I due psicologi Christofer Boyle e Kathy McKay sostengono che far credere nell’esistenza del mito natalizio potrebbe minare la fiducia che i bambini hanno nei genitori e potrebbe rappresentare una metodologia sbagliata di controllo sul comportamento dei più piccoli
Una meravigliosa bugia. Così si intitola uno studio firmato da Christofer Boyle e Kathy McKay per la rivista Lancet Psychiatry sugli effetti che le bugie possono avere sulla vita delle persone. Una presenza che accompagna l’infanzia diventa il centro di questa ricerca: Babbo Natale. La conclusione a cui arrivano i due ricercatori getta un’ombra sulle possibili conseguenze morali che un bambino può riportare se crede nell’esistenza del signore panciuto che porta i regali ogni anno.

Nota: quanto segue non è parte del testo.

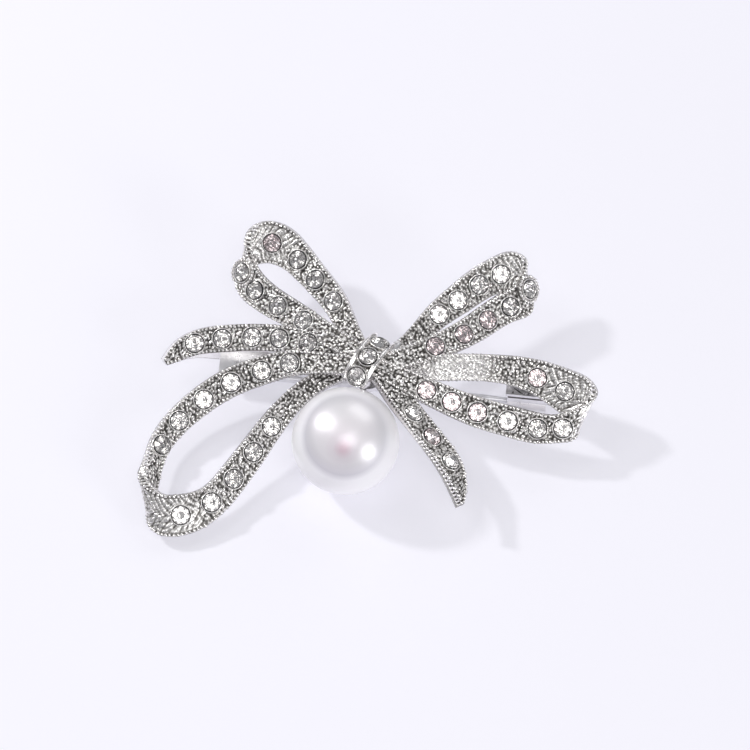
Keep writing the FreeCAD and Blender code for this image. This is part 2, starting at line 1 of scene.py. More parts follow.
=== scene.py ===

Le bugie dei genitori e la fiducia dei figli
Il discorso dei due psicologi si fonda sull’importanza che il bambino si fidi sempre dei suoi genitori. Se, però, in nome di una bella favola da raccontare ai propri figli si espongono i più piccoli a una delusione e a una realtà troppo brutta per essere accettata con facilità, questo rapporto di fiducia può essere minato. E poco importa che si tratti di una bugia bianca detta per assecondare desideri e fantasie e non rovinare la festa.
Resta comunque una cosa non vera per la quale la parola dei genitori è stata una garanzia per i figli.
Kathy McKay spiega al Guardian le ragioni di questa considerazione: «Quella su Babbo Natale è una bugia complessa che dura a lungo e che in una relazione già vulnerabile può essere la goccia che fa traboccare il vaso. Se i genitori sanno mentire in maniera così convincente e per tanto tempo, su quante altre cose sono in grado di farlo?». In sostanza, i due psicologi credono che questa bugia possa essere dannosa per i bambini. La posizione di McKay è molto decisa. La psicologa è pronta a mettere in pratica questa sua convinzione anche con la sua figlioccia: «Se un giorno mi dovesse chiedere di Babbo Natale io le direi la verità perché voglio che cresca sapendo che ci sarà sempre sicurezza e onestà tra di noi», dice.
Un regalo in cambio della buona condotta
Christopher Boyle, l’altro autore dello studio, non è così intransigente. Probabilmente non si opporrebbe all’esistenza di Babbo Natale davanti ai suoi figli, racconta al Guardian. Ma analizza la questione da un altro punto di vista: spesso l’arrivo di Babbo Natale viene usato come premio per un comportamento corretto. In altre parole, si usa un essere immaginario per stabilire un controllo sui figli e ottenere la loro obbedienza in attesa di una ricompensa. Questo significa che il bambino agisce in un certo modo solo perché spera che un essere immaginario riconosca la sua condotta.
Un mito che non muore
Il dibattito sull’opportunità o meno di tenere in vita il mito di Babbo Natale suscita sempre molte riflessioni. Innanzitutto sul perché questo accada: secondo i due ricercatori ci sarebbero delle spiegazioni psicologiche che spingono gli adulti a conformarsi a una tendenza collettiva e a provare il desiderio di evadere attraverso i racconti fatti ai bambini. Ad opporsi all’esistenza del supernaturale nella vita dei bambini è stato anche uno scienziato neodarwiniano, Richard Dawkins. Tuttavia, in un’intervista al Guardian, il saggista britannico ha sostenuto che la scoperta della verità riguardo a Babbo Natale potrebbe per contrasto educare i bambini a fare i conti a un certo punto della vita con il fatto che alcune cose che ci vengono dette semplicemente non sono vere.